The Sierra Club is an environmentally focused entity. We are concerned about conservation and sustainability of resources, both locally and globally. Our work is accomplished by volunteers and aided by a salaried staff, encouraging grassroots involvement. Our outings seek to empower participants toward greater understanding, advocacy and participation in the goals of the Club.
Our route for this trip lies almost entirely within designated wilderness areas. The Wilderness Act of 1964 defines "wilderness" as "an area where the earth and its community are untrammeled by man, where man himself is a visitor." This important act established the National Wilderness Preservation System, originally protecting nine million acres of national forest lands. Today some 106 million acres are encompassed by the system, including the John Muir Wilderness and the Sequoia and Kings Canyon Wilderness, where we will be "visitors" for all nine days of our hike.
While the area we're visiting has been protected, it continues to be threatened by outside forces such as climate change and pollution. Many of the surrounding areas are unprotected and face additional threats such as logging and poorly planned development. We'll have an opportunity on our outing to discuss such threats, the importance of large protected areas for habitat resilience, and what we can do to support work on these issues. Participants are also encouraged to share information about other environmental issues such as those in their local communities.
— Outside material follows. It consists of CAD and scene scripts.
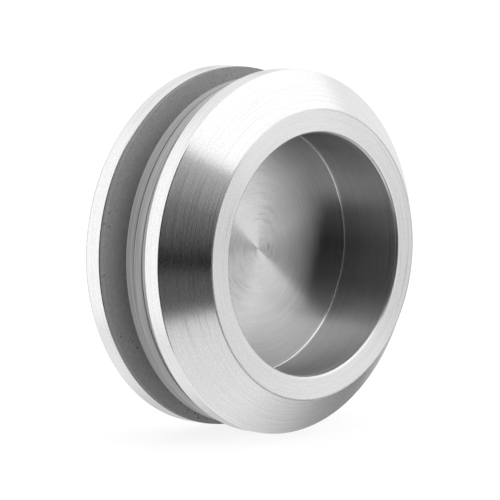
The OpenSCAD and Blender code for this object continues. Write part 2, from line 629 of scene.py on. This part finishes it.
# The studio: white walls, a brighter ceiling, and a dark opening where the photographer stands.
# A card covers those before it.
WALL_LIGHT = 1.08
CARDS = {
    "ceiling": Card(12, 56, 2.0, 0.9, 1.2, 1.38),
    "left wall": Card(-135, 20, 0.42, 1.45, 0.95, 1.43),
    "right back wall": Card(142, -3, 0.1, 0.37, 0.14, 0.4),
    "door": Card(178, -2, 0.3, 0.35, 0.2, 0.05),
    "back table": Card(135, -30, 0.4, 0.4, 0.5, 0.7),
    "table shade": Card(40, -40, 2.8, 0.4, 0.3, 0.17),
    "table": Card(0, -90, 0.35, 0.55, 0.4, 1.1),
    "opening haze": Card(-30, 22, 0.4, 0.355, 0.06, 0.72, roll=-36),
    "opening left": Card(-75, 3, 0.68, 1.55, 0.35, 0.0),
    "photographer": Card(-39, -5, 0.13, 0.5, 0.2, 0.36),
    "coat": Card(-33, -18, 0.13, 0.15, 0.08, 0.12),
    "opening": Card(-10, 0.5, 0.53, 0.52, 0.06, 0.0, roll=-36),
    "right panel": Card(40, 0, 0.26, 0.45, 0.2, 1.23),
    "right flag": Card(73, 0, 0.27, 0.55, 0.08, 0.66),
    "table front": Card(-35, -45, 0.24, 0.24, 0.05, 1.05),
}


def make_world():
    """A white studio with its cards; the camera sees its plain white."""
    world = bpy.data.worlds.new("studio")
    bpy.context.scene.world = world
    world.use_nodes = True
    n = Nodes(world.node_tree)
    way = n.add("ShaderNodeTexCoord").outputs["Generated"]
    way = n.add("ShaderNodeVectorMath", props={"operation": "NORMALIZE"}, i0=way).outputs[0]

    def along(axis):
        props = {"operation": "DOT_PRODUCT"}
        return n.add("ShaderNodeVectorMath", props=props, i0=way, i1=axis).outputs["Value"]

    light = WALL_LIGHT
    for card in CARDS.values():
        ahead = along(card.ahead)
        inside = n.math("GREATER_THAN", ahead, 0)
        distance = n.math("MAXIMUM", ahead, 0.001)
        for side, half in zip(card.sides, card.half_size):
            place = n.math("ABSOLUTE", n.math("DIVIDE", along(side), distance))
            low, high = half - card.softness / 2, half + card.softness / 2
            inside = n.math("MULTIPLY", inside, n.spread(place, low, high, 1, 0, smooth=True))
        change = n.math("MULTIPLY", n.math("SUBTRACT", card.strength, light), inside)
        light = n.math("ADD", light, change)
    seen = n.add("ShaderNodeLightPath").outputs["Is Camera Ray"]
    strength = n.math("ADD", n.math("MULTIPLY", light, n.math("SUBTRACT", 1.0, seen)), seen)
    background = n.add("ShaderNodeBackground", Color=(1, 1, 1, 1), Strength=strength)
    n.add("ShaderNodeOutputWorld", Surface=background.outputs[0])


# The floor: half its width in metres, its colour, its glow and how much more the camera sees
FLOOR_HALF_WIDTH = 3.0
FLOOR_COLOUR = (0.2, 0.2, 0.2, 1)
FLOOR_GLOW = 0.4
FLOOR_GLOW_SEEN = 0.46


def make_floor():
    """A plain white floor under the rims, which keeps the handle's soft shadow."""
    bm = bmesh.new()
    bmesh.ops.create_grid(bm, x_segments=1, y_segments=1, size=FLOOR_HALF_WIDTH)
    mesh = bpy.data.meshes.new("floor")
    bm.to_mesh(mesh)
    bm.free()
    floor = bpy.data.objects.new("floor", mesh)
    floor.location = (0, 0, -RIM_R * MM)
    floor.visible_glossy = False
    bpy.context.scene.collection.objects.link(floor)
    material, n = new_material("floor_white")
    seen = n.add("ShaderNodeLightPath").outputs["Is Camera Ray"]
    strength = n.math("MULTIPLY_ADD", seen, FLOOR_GLOW_SEEN, FLOOR_GLOW)
    glow = n.add("ShaderNodeEmission", Strength=strength)
    diffuse = n.add("ShaderNodeBsdfDiffuse", Color=FLOOR_COLOUR)
    both = n.add("ShaderNodeAddShader", i0=glow.outputs[0], i1=diffuse.outputs[0])
    n.add("ShaderNodeOutputMaterial", Surface=both.outputs[0])
    mesh.materials.append(material)


make_camera()
make_shells()
make_washers()
make_gasket()
make_world()
make_floor()

bpy.context.scene.view_settings.view_transform = "Standard"
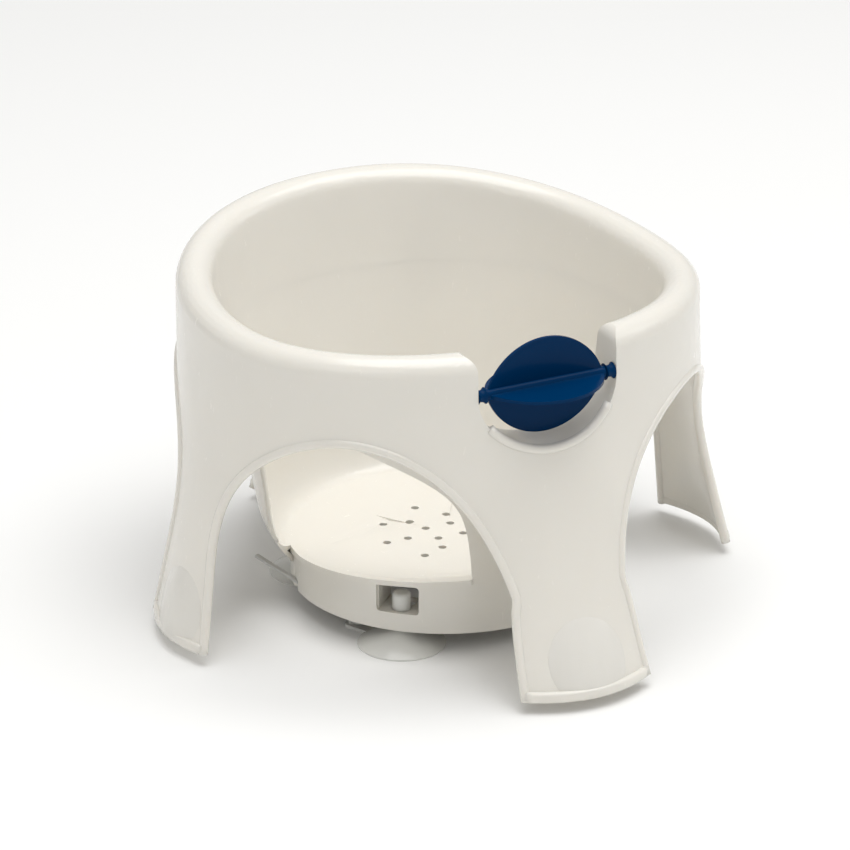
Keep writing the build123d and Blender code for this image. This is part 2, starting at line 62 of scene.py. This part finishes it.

Visitors like us have an effect on the wilderness. Our trip will provide a good opportunity to consider why it’s important we minimize this effect and how to do so. We may also discuss how wilderness practices have changed over the years and how they can be further improved while at the same time allowing for a special experience.
Sierra Club National Outings is an equal-opportunity provider and will operate under permits from Sequoia & Kings Canyon National Parks and Inyo National Forest.